You ask me, “So what do you think about Keenan Allen?

What are you really asking me?

I know you’re asking me for Dynasty-Fantasy football purposes, but what are you really asking?

Because depending upon what you’re really asking me, for Dynasty analysis purposes, I might have two different answers.

So what do I think about Keenan Allen?

I know why you’re asking. 15 catches (17 targets) on opening day against Detroit in 2015. 12 catches a couple of weeks later…on 18 targets versus Minnesota. Allen was injured after eight games, and if you took his 2015 numbers and doubled them for a full season he was on a pace for 134 catches for 1,450 yards and eight TDs. Who doesn’t want in on that in Dynasty leagues?

Are you asking me if this is for real? Are you wondering if Keenan Allen good for 7–10+ catches in every game?

How real do you want to get? Do you mean is he REALLY going to see those heavy target levels again in 2016 and have a phenomenal fantasy season? Or do you mean is Keenan Allen REALLY one of the best wide receivers in all the football, and a legit 7–10+ catch per game talent?

I would answer, “Maybe“…on Allen accomplishing this again in 2016.

I answer, “No“…he’s not one of the best wide receivers in football. He’s not a legit 7–10+ catch per game talent. He can get there with heavy targeting. He is not a force that demands the attention he’s getting.

I watched every 2015 throw from Philip Rivers to Keenan Allen in the past 24 hours, and most every Chargers passing game snap when Allen wasn’t the target. I have to tell you, taking this journey was revelatory. God opened my eyes to several things involving the Chargers that now make a ton of sense.
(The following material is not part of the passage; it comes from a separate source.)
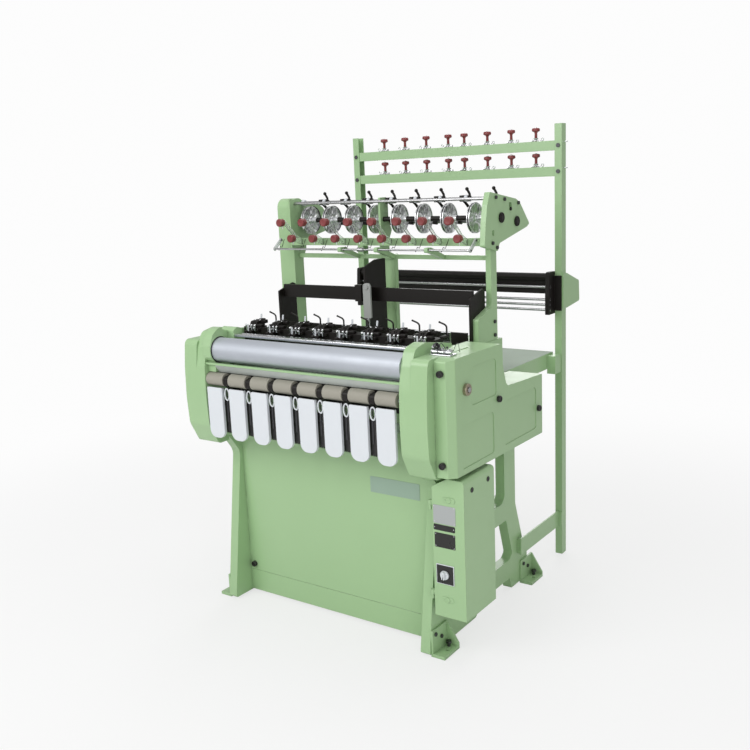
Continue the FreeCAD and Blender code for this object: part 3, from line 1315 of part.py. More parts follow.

Let me lay out the big picture, and then I’ll trickle down the details from there.

The item you must know about the Chargers, which is going to help you set the table for every thought you should ever have about a Chargers offensive weapon for Fantasy Football for the next 1–3 years is – Philip Rivers is a very weird quarterback. It’s like he has some form of OCD. Honestly, I don’t know if it’s brilliance or idiocy. Philip Rivers, maybe more than any quarterback I have ever seen, is a creature of habit.

Philip Rivers doesn’t expand his game. He doesn’t ‘imagine the possibilities’. He’s going to do what he wants to do, what he’s overly comfortable with. It wouldn’t surprise me if he ate the same exact breakfast every day of his life. He’s like Rain Man in a powder blue football uniform.

Philip Rivers establishes a relationship with a player, a relationship within the context of on the field of play, and he sticks with it no matter what…even to his own/the team’s detriment. Is Danny Woodhead the best receiving running back in the NFL? In terms of hands, or skills after the catch, is he like off the charts? No, he is not. Is current day Antonio Gates the best receiving tight end in the NFL, in terms of hands and what he can do after the catch? No, he is not. He has slowed down greatly the past couple of years. He is still quality, but he’s not off the charts. I would argue he wasn’t even the best tight end weapon on his team the past two years – Ladarius Green was.

Is Keenan Allen the best wide receiver talent you’ve ever seen? Like the greatest hands, most amazing athlete, and the best route runner…and a guy who just is going to ‘will’ his way to 130+ catches in a season? No, he is not.

What do Keenan AllenDanny Woodhead, and Antonio Gates have in common? When they were healthy, they were all on pace to lead (or be close) their position in catches. They are also the three guys whom Philip Rivers ‘has for breakfast every morning of every day of his life‘. They are the guys he’s going to use/go to in almost every circumstance.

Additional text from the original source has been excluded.